Supplied material:
******
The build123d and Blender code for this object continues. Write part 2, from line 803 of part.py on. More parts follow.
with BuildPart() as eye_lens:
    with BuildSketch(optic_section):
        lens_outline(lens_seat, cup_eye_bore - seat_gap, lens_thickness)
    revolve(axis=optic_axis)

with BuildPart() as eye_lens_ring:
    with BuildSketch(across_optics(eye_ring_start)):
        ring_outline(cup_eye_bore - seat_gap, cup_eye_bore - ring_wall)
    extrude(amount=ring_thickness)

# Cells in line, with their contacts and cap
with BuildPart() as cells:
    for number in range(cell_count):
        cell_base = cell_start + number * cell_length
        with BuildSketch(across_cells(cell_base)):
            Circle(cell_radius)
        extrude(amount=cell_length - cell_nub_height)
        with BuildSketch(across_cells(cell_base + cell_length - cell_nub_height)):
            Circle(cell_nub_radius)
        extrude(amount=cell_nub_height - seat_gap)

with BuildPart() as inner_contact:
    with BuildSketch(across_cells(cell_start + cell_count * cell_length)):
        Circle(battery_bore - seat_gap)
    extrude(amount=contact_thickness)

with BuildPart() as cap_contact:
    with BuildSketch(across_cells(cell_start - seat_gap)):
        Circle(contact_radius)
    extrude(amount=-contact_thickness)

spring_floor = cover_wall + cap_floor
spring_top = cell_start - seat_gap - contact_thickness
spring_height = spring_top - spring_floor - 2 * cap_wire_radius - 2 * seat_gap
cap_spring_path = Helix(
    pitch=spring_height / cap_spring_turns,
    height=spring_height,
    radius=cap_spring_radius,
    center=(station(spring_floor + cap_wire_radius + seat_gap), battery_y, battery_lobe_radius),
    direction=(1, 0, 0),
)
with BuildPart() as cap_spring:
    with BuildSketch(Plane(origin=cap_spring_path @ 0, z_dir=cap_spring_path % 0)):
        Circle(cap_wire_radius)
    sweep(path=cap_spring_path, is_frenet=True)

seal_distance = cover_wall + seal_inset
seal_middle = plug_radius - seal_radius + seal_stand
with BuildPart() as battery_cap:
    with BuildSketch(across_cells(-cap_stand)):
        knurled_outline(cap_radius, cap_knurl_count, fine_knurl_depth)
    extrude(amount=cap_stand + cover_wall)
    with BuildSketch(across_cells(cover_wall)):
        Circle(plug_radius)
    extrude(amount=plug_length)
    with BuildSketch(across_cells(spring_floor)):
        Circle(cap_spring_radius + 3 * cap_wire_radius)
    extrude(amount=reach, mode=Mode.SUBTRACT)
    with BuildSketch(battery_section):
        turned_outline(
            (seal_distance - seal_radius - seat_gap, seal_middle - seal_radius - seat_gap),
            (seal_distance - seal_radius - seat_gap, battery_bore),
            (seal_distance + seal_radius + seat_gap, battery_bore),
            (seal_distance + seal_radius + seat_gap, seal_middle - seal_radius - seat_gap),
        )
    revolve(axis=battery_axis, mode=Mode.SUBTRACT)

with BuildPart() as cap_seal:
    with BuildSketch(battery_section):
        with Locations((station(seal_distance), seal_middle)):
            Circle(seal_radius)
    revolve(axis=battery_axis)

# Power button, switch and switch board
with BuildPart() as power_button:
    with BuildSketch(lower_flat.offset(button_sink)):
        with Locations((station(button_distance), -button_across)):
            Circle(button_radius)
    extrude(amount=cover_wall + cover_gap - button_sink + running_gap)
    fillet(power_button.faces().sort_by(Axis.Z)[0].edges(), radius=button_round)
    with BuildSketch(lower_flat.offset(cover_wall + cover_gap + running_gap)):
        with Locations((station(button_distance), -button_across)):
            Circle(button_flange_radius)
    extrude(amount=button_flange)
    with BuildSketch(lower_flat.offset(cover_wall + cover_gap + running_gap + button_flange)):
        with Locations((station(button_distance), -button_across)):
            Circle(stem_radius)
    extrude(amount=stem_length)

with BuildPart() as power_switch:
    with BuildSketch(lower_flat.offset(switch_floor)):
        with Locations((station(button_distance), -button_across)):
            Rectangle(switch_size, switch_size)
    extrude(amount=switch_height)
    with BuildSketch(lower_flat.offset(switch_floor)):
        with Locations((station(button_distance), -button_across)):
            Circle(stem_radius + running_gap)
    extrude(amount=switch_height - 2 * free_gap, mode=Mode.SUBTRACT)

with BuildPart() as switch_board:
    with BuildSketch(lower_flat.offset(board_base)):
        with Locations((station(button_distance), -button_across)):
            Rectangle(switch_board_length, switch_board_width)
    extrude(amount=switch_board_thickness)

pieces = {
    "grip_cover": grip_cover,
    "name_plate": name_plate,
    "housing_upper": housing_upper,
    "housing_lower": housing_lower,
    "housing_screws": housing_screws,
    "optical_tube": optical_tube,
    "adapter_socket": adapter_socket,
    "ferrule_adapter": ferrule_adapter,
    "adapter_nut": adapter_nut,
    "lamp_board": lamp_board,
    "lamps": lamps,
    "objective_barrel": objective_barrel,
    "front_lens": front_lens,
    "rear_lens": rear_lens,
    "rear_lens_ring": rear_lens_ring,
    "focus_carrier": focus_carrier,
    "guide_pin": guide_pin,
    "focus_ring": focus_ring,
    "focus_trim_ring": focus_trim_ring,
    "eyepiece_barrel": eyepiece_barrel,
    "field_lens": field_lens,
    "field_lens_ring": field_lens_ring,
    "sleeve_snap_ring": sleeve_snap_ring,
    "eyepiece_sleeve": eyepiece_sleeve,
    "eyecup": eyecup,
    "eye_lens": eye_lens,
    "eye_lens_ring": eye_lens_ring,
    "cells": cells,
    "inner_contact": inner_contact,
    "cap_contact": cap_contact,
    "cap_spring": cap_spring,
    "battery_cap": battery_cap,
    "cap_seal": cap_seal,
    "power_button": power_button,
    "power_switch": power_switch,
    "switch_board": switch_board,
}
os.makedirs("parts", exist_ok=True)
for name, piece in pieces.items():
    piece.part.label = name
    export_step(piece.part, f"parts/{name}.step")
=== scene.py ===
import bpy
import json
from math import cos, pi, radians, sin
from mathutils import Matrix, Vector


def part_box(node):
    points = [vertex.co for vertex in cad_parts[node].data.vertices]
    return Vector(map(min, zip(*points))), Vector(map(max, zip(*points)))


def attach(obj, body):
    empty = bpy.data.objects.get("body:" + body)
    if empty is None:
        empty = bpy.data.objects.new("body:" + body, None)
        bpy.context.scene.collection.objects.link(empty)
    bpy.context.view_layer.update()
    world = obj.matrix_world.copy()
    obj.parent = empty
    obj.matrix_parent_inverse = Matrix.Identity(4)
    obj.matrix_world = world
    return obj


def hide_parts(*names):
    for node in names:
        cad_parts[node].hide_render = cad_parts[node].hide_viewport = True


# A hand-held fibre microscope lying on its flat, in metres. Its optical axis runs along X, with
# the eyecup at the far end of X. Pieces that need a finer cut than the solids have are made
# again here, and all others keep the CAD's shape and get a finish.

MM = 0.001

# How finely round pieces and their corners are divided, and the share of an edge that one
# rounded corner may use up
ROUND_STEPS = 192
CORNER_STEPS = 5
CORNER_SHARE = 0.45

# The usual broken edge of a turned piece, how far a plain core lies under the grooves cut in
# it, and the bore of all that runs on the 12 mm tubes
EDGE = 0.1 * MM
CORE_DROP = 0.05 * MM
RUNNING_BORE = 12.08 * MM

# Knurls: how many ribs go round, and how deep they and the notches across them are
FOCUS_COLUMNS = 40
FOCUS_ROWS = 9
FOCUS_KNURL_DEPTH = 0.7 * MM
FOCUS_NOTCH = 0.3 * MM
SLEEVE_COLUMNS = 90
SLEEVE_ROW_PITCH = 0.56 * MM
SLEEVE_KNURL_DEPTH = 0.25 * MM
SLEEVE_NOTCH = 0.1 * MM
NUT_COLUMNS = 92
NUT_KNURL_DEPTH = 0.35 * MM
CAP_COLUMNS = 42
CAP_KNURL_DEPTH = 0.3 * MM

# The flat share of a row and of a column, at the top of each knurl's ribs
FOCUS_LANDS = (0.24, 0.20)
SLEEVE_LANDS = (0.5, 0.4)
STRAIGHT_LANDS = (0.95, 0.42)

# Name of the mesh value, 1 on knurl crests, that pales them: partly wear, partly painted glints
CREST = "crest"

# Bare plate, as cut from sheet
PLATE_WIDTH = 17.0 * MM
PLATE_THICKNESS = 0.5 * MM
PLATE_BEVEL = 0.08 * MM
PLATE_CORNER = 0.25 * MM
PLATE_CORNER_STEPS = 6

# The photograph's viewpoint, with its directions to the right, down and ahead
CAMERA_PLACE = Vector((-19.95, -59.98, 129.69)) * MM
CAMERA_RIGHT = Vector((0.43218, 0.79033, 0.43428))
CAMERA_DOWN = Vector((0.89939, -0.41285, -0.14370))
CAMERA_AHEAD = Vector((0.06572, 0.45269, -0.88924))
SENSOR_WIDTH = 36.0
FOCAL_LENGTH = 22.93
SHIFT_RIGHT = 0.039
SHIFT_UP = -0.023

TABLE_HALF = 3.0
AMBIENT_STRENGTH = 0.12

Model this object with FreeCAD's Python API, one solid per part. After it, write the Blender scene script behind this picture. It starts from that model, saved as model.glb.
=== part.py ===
******
Goal: Set down the lines above as they stand, starting with the first line and ending with the line that contains "extrude(amount=ring_thickness)".

Completed task:
The build123d and Blender code for this object continues. Write part 2, from line 803 of part.py on. More parts follow.
with BuildPart() as eye_lens:
    with BuildSketch(optic_section):
        lens_outline(lens_seat, cup_eye_bore - seat_gap, lens_thickness)
    revolve(axis=optic_axis)

with BuildPart() as eye_lens_ring:
    with BuildSketch(across_optics(eye_ring_start)):
        ring_outline(cup_eye_bore - seat_gap, cup_eye_bore - ring_wall)
    extrude(amount=ring_thickness)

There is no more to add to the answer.